Parks Canada reneged on Human Rights deal, says ex-worker

A former employee at Kouchibouguac National Park says he was laid off, despite an agreement reached with the help of the Human Rights Commission.

Robert Robichaud says negotiated settlement guaranteed him work every summer, but he was laid off

A former employee at Kouchibouguac National Park says Parks Canada is not living up to an agreement reached through the Human Rights Commission and he is about to "lose everything."

Robert Robichaud, 57, says he was laid off, despite a negotiated settlement that guaranteed him work every summer.

In 2004, Robichaud filed a complaint to the Human Rights Commission over the way he had been treated by Parks Canada management.

He claims that under the terms of the agreement, Parks Canada was supposed to hire him every summer for a minimum of 14 weeks — enough for him to qualify for employment insurance.

"I was glad because I got a family and I got bills like everybody and I kept working and I was real happy," he said.

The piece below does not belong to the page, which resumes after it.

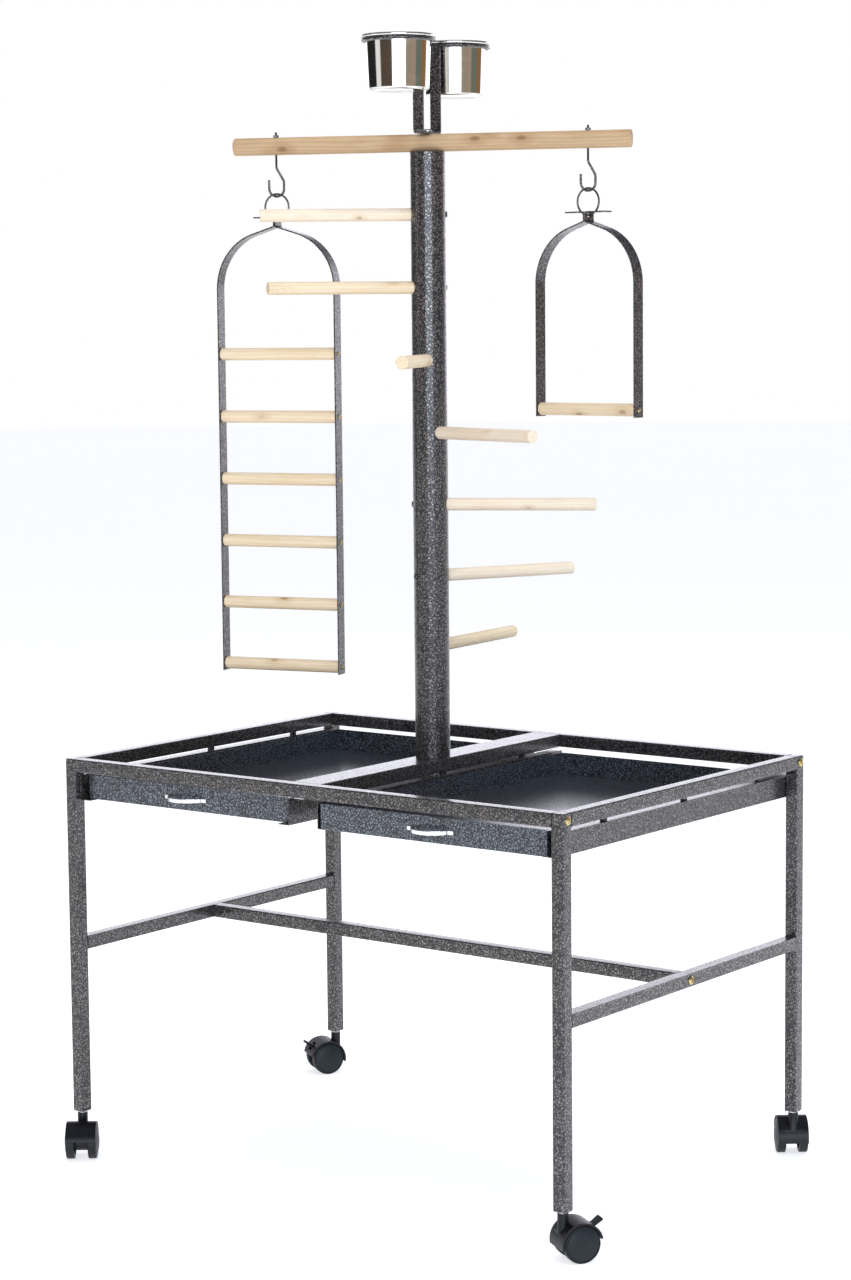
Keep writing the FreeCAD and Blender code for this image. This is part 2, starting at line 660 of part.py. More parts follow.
def rung(width, z):
    """Dowel between two straps, bored at both ends for its screws."""
    length = width - STRAP_THICK
    bar = dowel(Vector(-length / 2, 0, z), ALONG, length, DOWEL_R)
    for side in (-1, 1):
        end = Vector(side * (length / 2 + PAST), 0, z)
        bar = bar.cut(rod(end, ALONG * -side, RUNG_SCREW_GRIP + PAST, RUNG_SCREW_R))
    return bar


def rung_screws(width, levels):
    """Screws through both straps into each rung."""
    screws = []
    for z in levels:
        for side in (-1, 1):
            inward = ALONG * -side
            face = Vector(side * (width / 2 + STRAP_THICK / 2 + HEAD_GAP), 0, z)
            head = rod(face - inward * RUNG_SCREW_HEAD_H, inward, RUNG_SCREW_HEAD_H, RUNG_SCREW_HEAD_R)
            shank = rod(face, inward, STRAP_THICK + RUNG_SCREW_GRIP - PAST, RUNG_SCREW_R)
            screws.append(fused(head, shank))
    return group(screws)


def hanging_set(name, side, turn, width, levels, rung_node):
    """Straps, rungs and screws of the ladder or the swing, by node name."""
    origin = hook_origin(side)
    low_z = min(levels) - STRAP_END
    return {
        name + "_ring": hanging_ring(side, turn),
        name + "_strap_left": placed(hanging_strap(width, low_z, -1, levels), turn, origin),
        name + "_strap_right": placed(hanging_strap(width, low_z, 1, levels), turn, origin),
        rung_node: placed(group([rung(width, z) for z in levels]), turn, origin),
        name + "_screws": placed(rung_screws(width, levels), turn, origin),
    }


# ---- castors ------------------------------------------------------------------------------
# A castor is drawn with its swivel axis at the origin, the floor at z = 0 and its trail along +X.
AXLE_POINT = Vector(CASTOR_TRAIL, 0, WHEEL_R)
HALF_WIDTH = WHEEL_GAP / 2 + WHEEL_TREAD
WEB_HALF = WHEEL_GAP / 2 - HOOD_CLEARANCE
LEVER_PIVOT_R = HOOD_R - LEVER_PIN_INSET


def across_disc(radius, half_width, centre=AXLE_POINT):
    """Disc on the wheel axis, centred between the wheels."""
    return rod(centre - ACROSS * half_width, ACROSS, 2 * half_width, radius)


def polar(radius, degrees):
    """Point around the axle in the plane of the wheels, 0 along the trail and 90 up."""
    angle = math.radians(degrees)
    return AXLE_POINT + Vector(math.cos(angle), 0, math.sin(angle)) * radius


def castor_hood(braked):
    """Moulded hood: a fender over both wheels, the middle web and the swivel neck."""
    fender = across_disc(HOOD_R, HALF_WIDTH)
    below = Part.makeBox(4 * HOOD_R, 4 * HOOD_R, 2 * HOOD_R, Vector(-2 * HOOD_R, -2 * HOOD_R, -2 * HOOD_R))
    below.Placement = Placement(AXLE_POINT, Rotation(ACROSS, -HOOD_OPEN_ANGLE))
    fender = fender.cut(below)
    web = fused(fender, across_disc(HOOD_BOSS_R, WEB_HALF))
    neck_base = HOOD_TOP - HOOD_NECK_H - HOOD_NECK_ROOT
    neck = rod(UP * neck_base, UP, HOOD_TOP - neck_base, HOOD_NECK_R)
    shape = fused(web, neck)
    for side in (-1, 1):
        inner = AXLE_POINT + ACROSS * (side * WEB_HALF)
        shape = shape.cut(rod(inner, ACROSS * side, HOOD_R * 2, WHEEL_SPACE_R))
    shape = shape.cut(across_disc(AXLE_R + PIVOT_CLEARANCE, 2 * WHEEL_GAP))
    pivot_base = HOOD_TOP - STEM_PIVOT_L - PAST
    pivot_bore = rod(UP * pivot_base, UP, HOOD_TOP + PAST - pivot_base, STEM_PIVOT_R + PIVOT_CLEARANCE)
    shape = shape.cut(pivot_bore)
    if braked:
        pivot = polar(LEVER_PIVOT_R, LEVER_ANGLE)
        half = LEVER_WIDTH / 2 + LEVER_SIDE_GAP
        notch = across_disc(LEVER_HUB_R + LEVER_NOTCH, half, pivot)
        sweep = across_disc(HOOD_R + PAST, half).cut(across_disc(WHEEL_R - HOOD_SHELL, LEVER_WIDTH))
        sweep = sweep.common(across_disc(LEVER_HUB_R + LEVER_SWEEP, LEVER_WIDTH, pivot))
        shape = shape.cut(notch).cut(sweep)
        pin_half = LEVER_WIDTH / 2 + LEVER_PIN_GRIP + LEVER_SIDE_GAP
        shape = shape.cut(across_disc(LEVER_PIN_R + PIVOT_CLEARANCE, pin_half, pivot))
    return shape.removeSplitter()


def castor_axle():
    """Steel pin that carries both wheels and turns in the hood."""
    return across_disc(AXLE_R, HALF_WIDTH - AXLE_SINK)


def dome_rise(span, rise, distance):
    """Height of a round dome above its rim, at a distance from its axis."""
    sphere = (span ** 2 + rise ** 2) / (2 * rise)
    return math.sqrt(sphere ** 2 - distance ** 2) - sphere + rise


def castor_wheels():
    """Two domed wheels pressed on one axle."""
    wheels = []
    rim = WHEEL_R - WHEEL_EDGE
    for side in (-1, 1):
        inner = side * WHEEL_GAP / 2
        outer = side * HALF_WIDTH
        crown = Vector(0, outer + side * WHEEL_DOME, 0)
        bulge = Vector(rim / 2, outer + side * dome_rise(rim, WHEEL_DOME, rim / 2), 0)
        corners = [Vector(0, inner, 0), Vector(rim, inner, 0), Vector(WHEEL_R, inner + side * WHEEL_EDGE, 0),
                   Vector(WHEEL_R, outer - side * WHEEL_EDGE, 0), Vector(rim, outer, 0)]
        edges = [Part.LineSegment(a, b).toShape() for a, b in zip(corners, corners[1:])]
        edges.append(Part.Arc(corners[-1], bulge, crown).toShape())
        edges.append(Part.LineSegment(crown, corners[0]).toShape())
        wheel = Part.Face(Part.Wire(edges)).revolve(Vector(0, 0, 0), ACROSS, 360)
        wheel.translate(AXLE_POINT)
        bore = rod(AXLE_POINT, ACROSS * side, HALF_WIDTH - AXLE_SINK, AXLE_R)
        wheels.append(wheel.cut(bore))
    return group(wheels)


def castor_stem():
    """Stem with its bright ring: the upper part sits in the leg, the lower part is the swivel pin."""
    upper = rod(UP * LEG_BASE, UP, STEM_L, STEM_R)
    ring = rod(UP * STEM_RING_Z, UP, STEM_RING_H, STEM_RING_R)
    pin_base = HOOD_TOP - STEM_PIVOT_L
    pin = rod(UP * pin_base, UP, STEM_RING_Z - pin_base, STEM_PIVOT_R)
    return fused(upper, ring, pin)


def brake_lever():
    """Foot lever on a cross pin in the hood, its tab standing outwards."""
    pivot = polar(LEVER_PIVOT_R, LEVER_ANGLE)
    half = LEVER_WIDTH / 2
    hub = across_disc(LEVER_HUB_R, half, pivot)
    tab = Part.makeBox(LEVER_REACH, LEVER_WIDTH, LEVER_THICK, Vector(0, -half, -LEVER_THICK / 2))
    end = [edge for edge in tab.Edges if edge.CenterOfMass.x > LEVER_REACH - SAME_POINT]
    tab = tab.makeFillet(LEVER_EDGE, end)
    tab.Placement = Placement(pivot, Rotation(ACROSS, LEVER_LIFT - LEVER_ANGLE))
    pin = across_disc(LEVER_PIN_R, half + LEVER_PIN_GRIP, pivot)
    return fused(hub, tab, pin)


def castor_nodes():
    """All castor nodes, each castor turned to its own heading."""
    nodes = {}
    stems = []
    for corner, turn in CASTOR_HEADINGS.items():
        side_x, side_y = corner_sign(corner)
        foot = Vector(side_x * LEG_X, side_y * LEG_Y, 0)
        braked = corner in BRAKED_CASTORS
        stems.append(placed(castor_stem(), turn, foot))
        nodes["castor_hood_" + corner] = placed(castor_hood(braked), turn, foot)
        nodes["castor_axle_" + corner] = placed(castor_axle(), turn, foot)
        nodes["castor_wheels_" + corner] = placed(castor_wheels(), turn, foot)
        if braked:
            nodes["brake_lever_" + corner] = placed(brake_lever(), turn, foot)
    nodes["castor_stems"] = group(stems)
    return nodes


# ---- the whole stand ----------------------------------------------------------------------
def build():
    """Every node of the stand by name."""
    nodes = {"leg_" + corner: leg(corner) for corner in CASTOR_HEADINGS}
    for label, side in (("left", -1), ("right", 1)):
        nodes["side_rail_" + label] = side_rail(side)
        nodes["lower_rail_" + label] = lower_rail(side)
        nodes["tray_" + label] = tray(side)
        nodes["tray_handle_" + label] = handle(side)
        nodes["hook_" + label] = hook(side)
    nodes["front_rail"] = long_rail(-LEG_Y, RAIL_Z)
    nodes["rear_rail"] = long_rail(LEG_Y, RAIL_Z)
    nodes["stretcher"] = long_rail(0, LOWER_RAIL_Z)
    nodes["centre_beam"] = centre_beam()
    nodes["frame_bolts"] = frame_bolts()
    nodes["tray_runners"] = tray_runners()
    nodes["post"] = post()
    for number, (z, turn) in enumerate(spiral_levels(), 1):
        nodes["spiral_perch_%d" % number] = spiral_perch(z, turn)
    nodes["perch_screws"] = perch_screws()
    nodes["cross_perch"] = cross_perch()
    nodes["post_bolts"] = post_bolts()
    nodes["cup_bracket"] = cup_bracket()
    nodes["cup_front"] = cup(-1)
    nodes["cup_rear"] = cup(1)
    nodes["hook_nuts"] = hook_nuts()
    rungs = [LADDER_TOP_RUNG_Z - step * LADDER_RUNG_PITCH for step in range(LADDER_RUNGS)]
    nodes.update(hanging_set("ladder", -1, LADDER_TURN, LADDER_WIDTH, rungs, "ladder_rungs"))
    nodes.update(hanging_set("swing", 1, SWING_TURN, SWING_WIDTH, [SWING_PERCH_Z], "swing_perch"))
    nodes.update(castor_nodes())
    return nodes


os.makedirs("parts", exist_ok=True)
for node_name, node_shape in build().items():
    export(node_name, node_shape)
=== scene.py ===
"""Looks of a parrot play stand on castors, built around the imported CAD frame.

Metres, in the frame's own axes: +X along the table, +Y to its back and +Z up. Lengths named in
millimetres carry the factor MM.
"""

import json
import math

import bmesh
import bpy
from mathutils import Matrix, Vector, noise


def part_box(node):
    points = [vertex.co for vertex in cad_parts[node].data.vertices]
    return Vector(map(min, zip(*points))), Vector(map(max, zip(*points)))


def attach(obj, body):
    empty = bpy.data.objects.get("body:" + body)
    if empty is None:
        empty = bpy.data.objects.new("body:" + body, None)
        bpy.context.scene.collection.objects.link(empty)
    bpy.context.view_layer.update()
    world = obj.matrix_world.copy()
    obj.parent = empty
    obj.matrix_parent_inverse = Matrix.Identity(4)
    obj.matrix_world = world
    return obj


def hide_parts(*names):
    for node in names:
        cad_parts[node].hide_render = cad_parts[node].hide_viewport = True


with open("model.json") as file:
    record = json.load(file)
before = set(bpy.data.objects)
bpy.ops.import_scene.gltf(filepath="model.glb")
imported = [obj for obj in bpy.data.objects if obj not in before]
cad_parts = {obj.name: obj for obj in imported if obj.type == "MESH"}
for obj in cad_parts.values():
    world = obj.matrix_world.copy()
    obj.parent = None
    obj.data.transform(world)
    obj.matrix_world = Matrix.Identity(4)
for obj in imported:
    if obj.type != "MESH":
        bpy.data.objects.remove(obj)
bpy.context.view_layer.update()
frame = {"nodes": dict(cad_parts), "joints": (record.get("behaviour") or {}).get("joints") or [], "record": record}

MM = 0.001
UP = Vector((0, 0, 1))
SIDES = ("left", "right")
CORNERS = ("front_left", "front_right", "rear_left", "rear_right")
BRAKED = ("front_right", "rear_left")
SPIRAL_PERCHES = 7
LADDER_RUNGS = 6
NODES = frame["nodes"]
JOINTS = {joint["name"]: joint for joint in frame["joints"]}
RECORD = frame["record"]
BODY_OF = {node: body for body, members in RECORD["behaviour"]["bodies"].items() for node in members}


# ---- shading ------------------------------------------------------------------------------
class Wire:
    """One socket of a node tree. Arithmetic on wires adds Math nodes."""

    def __init__(self, nodes, socket):
        self.nodes = nodes
        self.socket = socket

    def math(self, operation, first, second):
        return self.nodes.add("ShaderNodeMath", {"operation": operation}, {0: first, 1: second})

    def __add__(self, other):
        return self.math("ADD", self, other)

    def __radd__(self, other):
        return self.math("ADD", other, self)

    def __sub__(self, other):
        return self.math("SUBTRACT", self, other)

    def __rsub__(self, other):
        return self.math("SUBTRACT", other, self)

    def __mul__(self, other):
        return self.math("MULTIPLY", self, other)

    def __rmul__(self, other):
        return self.math("MULTIPLY", other, self)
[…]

Robichaud says he worked every summer as a maintenance employee until last fall.

But this summer, Parks Canada refused to hire him and his employment insurance runs out this month, he said.

"I don't know how we're going to make it. I got a $400 payment on my house, electricity in the winter is $300, that's $700. My wife works, she gets about $650 every two weeks. What's left for us to eat? I'm going to lose everything," said Robichaud.

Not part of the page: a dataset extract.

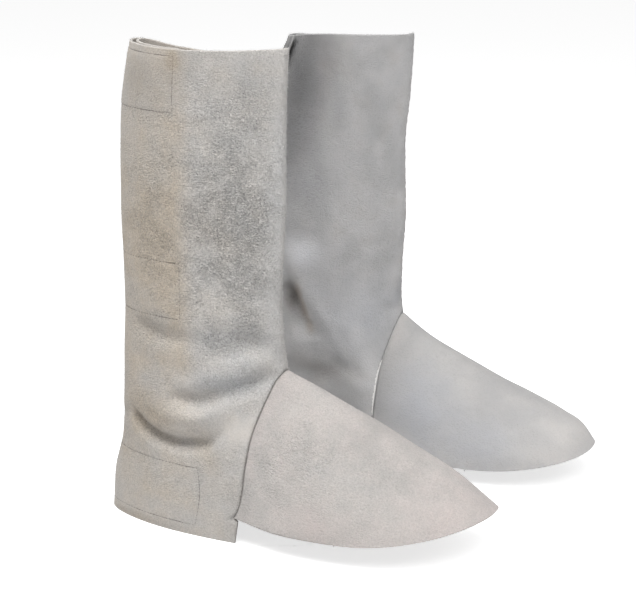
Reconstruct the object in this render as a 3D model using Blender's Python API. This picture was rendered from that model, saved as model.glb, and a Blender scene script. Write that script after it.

"Right now, I'm going to lose my car, my house, lose everything. I got a 16-year-old kid that's going to stop going to school to try to get some work at the shop so he can work to help us feed ourselves."

Parks Canada officials did not respond to a request for an interview.

Robichaud said he sent his file to the Parks Canada headquarters, but has not received any acknowledgement.

He said he tried to get a lawyer, but can't afford one.

Now he's trying to get a member of Parliament to take up his case.